Honourable senators, I would like to remind this chamber that, pursuant to subsection 52(1) of the Constitution Act, 1982, the Constitution of Canada is the supreme law of Canada, and any law that is inconsistent with the provisions of the Constitution is, to the extent of the inconsistency, of no force or effect. Parliament must therefore comply with this provision when it passes a law. It only ends up costing Canadian taxpayers money when the government ignores the experts, ignores the facts, ignores the doctrine and ignores the jurisprudence. These costs are irresponsible and unfair.

I’d like to conclude my speech by reading some excerpts from a letter from the Honourable Francine Landry, the Minister of Post-Secondary Education, Training and Labour in New Brunswick, who provided an excellent summary of the bill, and I quote:

In response to the revival of Bill C-377, An Act to Amend the Income Tax Act (requirements for labour organizations), the Government of New Brunswick wishes to reiterate its concerns regarding the Bill.

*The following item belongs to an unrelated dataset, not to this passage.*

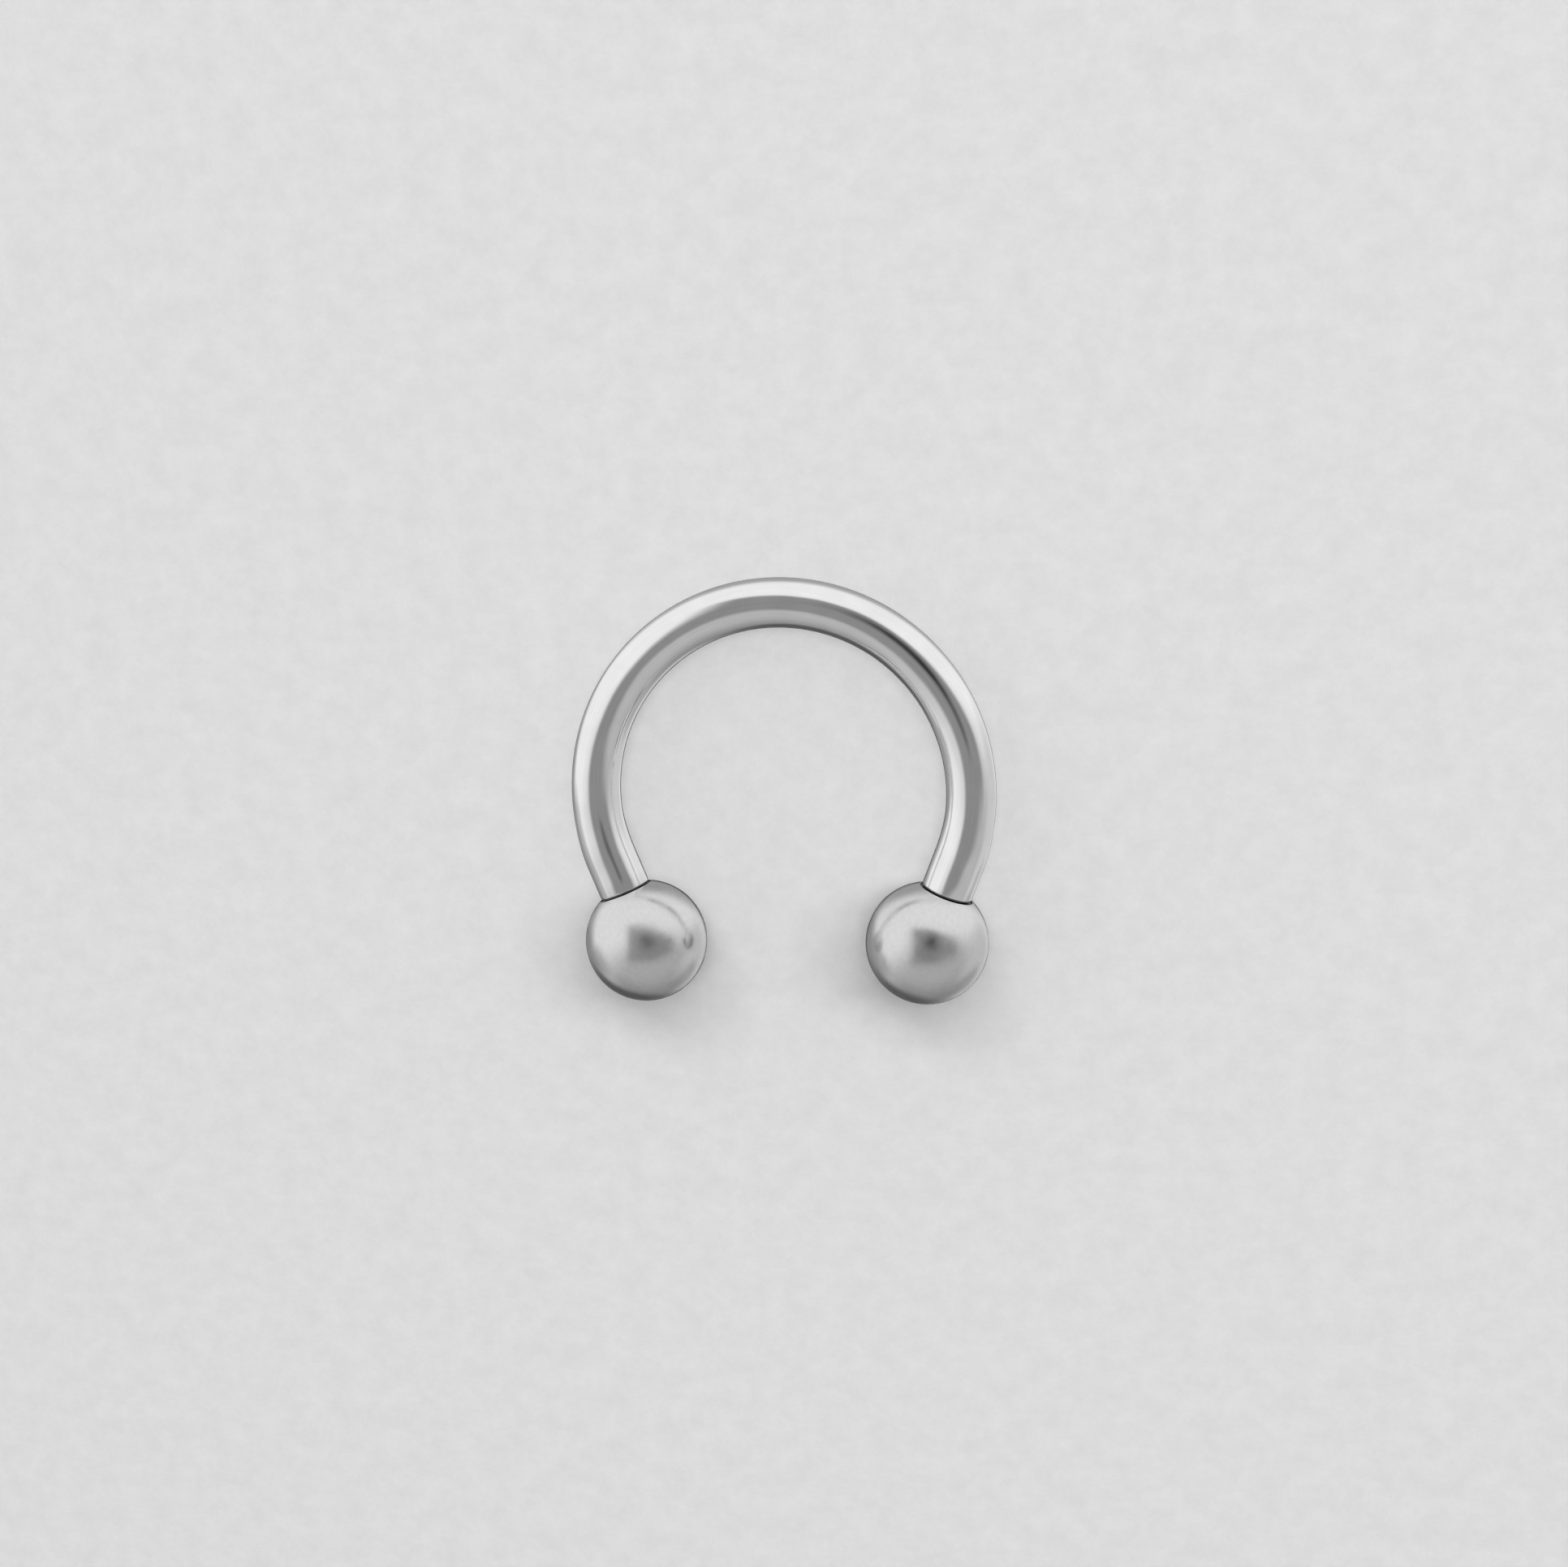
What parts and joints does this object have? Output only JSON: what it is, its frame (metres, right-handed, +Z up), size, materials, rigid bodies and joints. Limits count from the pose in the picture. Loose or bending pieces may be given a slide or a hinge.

The Government of New Brunswick is concerned by the financial disclosure requirements proposed in Bill C-377 because, in our opinion, the internal administration of union business is primarily a matter between the union and its members. The issue of union financial disclosure is addressed in New Brunswick’s Industrial Relations Act which includes financial accountability provisions to ensure fiscal transparency by organized labour to its members. Under these provisions, union members may request a copy of audited financial statements confirming appropriate management and administration of union funds. The Labour and Employment Board has authority to enforce the provisions if necessary . . .

[English]

The Hon. the Speaker pro tempore: Senator Jaffer, would you like more time?

Senator Jaffer: May I have five more minutes?

Hon. Senators: Agreed.

[Translation]

Senator Jaffer: Thank you.

. . . New Brunswick data demonstrates that no complaints have been filed with the Board in the last six years and very few have ever been brought for adjudication. This confirms that existing protections available in New Brunswick’s legislation meet the expectations of union members. It also suggests that the democratic principles operating within union structures are responsive and effective in meeting standards of accountability and transparency demanded by union members.

The regulation of labour law, including governance of trade unions, is an area of provincial jurisdiction. It has been well-settled since the Privy Council decision in Snider (1925), that jurisdiction over labour relations rests with the provinces. Bill C-377 focuses on imposing reporting obligations on unions, rather than managing federal taxation. As noted above, New Brunswick already effectively legislates the subject-matter proposed under Bill C-377.

We consulted with public and private sector unions in New Brunswick and all respondents expressed concerns about the potential implications of Bill C-377. These concerns include:

Impact on key constitutional rights:

privacy rights . . .;

Charter rights . . . .

Significant administrative and financial burden to generate the comprehensive reports required by the Bill, particularly for small Locals. . . .

As the Minister responsible for labour in the province, and in light of the concerns highlighted above, it is my strong recommendation that this Bill not proceed.

[English]

Honourable senators, together we can defeat this bill because this bill does not belong within our jurisdiction. This is a provincial matter. Thank you.